The 2012 Global Lung Function Initiative (GLI) provide multi-ethnic spirometric reference equations (SRE) for the 3-95 year-old age range, but Sub-Saharan African populations are not represented. This study aimed to evaluate the fit of the African-American GLI SRE to a population of healthy urban and peri-urban Zimbabwean school-going children (7-13 years).
Spirometry and anthropometry were performed on black-Zimbabwean children recruited from three primary schools in urban and peri-urban Harare, with informed consent and assent. Individuals with a history or current symptoms of respiratory disease or with a body mass index-z score (BMI) < - 2 were excluded. Spirometry z-scores were generated from African-American GLI SRE, which adjust for age, sex, ethnicity and height, after considering all GLI modules. Anthropometry z-scores were generated using the British (1990) reference equations which adjust for age and sex. The African-American GLI z-score distribution for the four spirometry measurements (FVC, FEV, FEV/FVC and MMEF) were evaluated across age, height, BMI and school (as a proxy for socioeconomic status) to assess for bias. Comparisons between the African-American GLI SRE and Polgar equations (currently adopted in Zimbabwe) on the percent-predicted derived values were also performed.
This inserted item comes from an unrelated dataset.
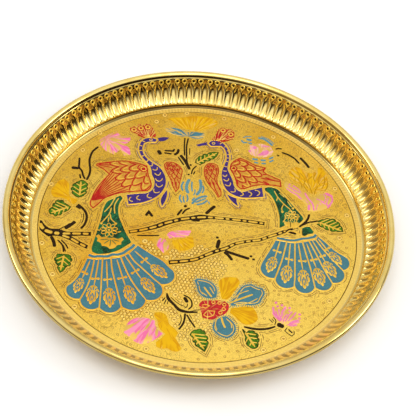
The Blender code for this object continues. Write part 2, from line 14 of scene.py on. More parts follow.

The validation dataset contained acceptable spirometry data from 712 children (344 girls, mean age: 10.5 years (SD 1.81)). The spirometry z-scores were reasonably normally distributed, with all means lower than zero but within the range of ±0.5, indicating a good fit to the African-American GLI SRE. The African-American GLI SRE produced z-scores closest to a normal distribution. Z-scores of girls deviated more than boys. Weak correlations (Pearson’s correlation coefficient < 0.2) were observed between spirometry and anthropometry z-scores, and scatterplots demonstrated no systematic bias associated with age, height, BMI or socioeconomic status. The African-American GLI SRE provided a better fit for Zimbabwean paediatric spirometry data than Polgar equations.
The use of African-American GLI SRE in this population could help in the interpretation of pulmonary function tests.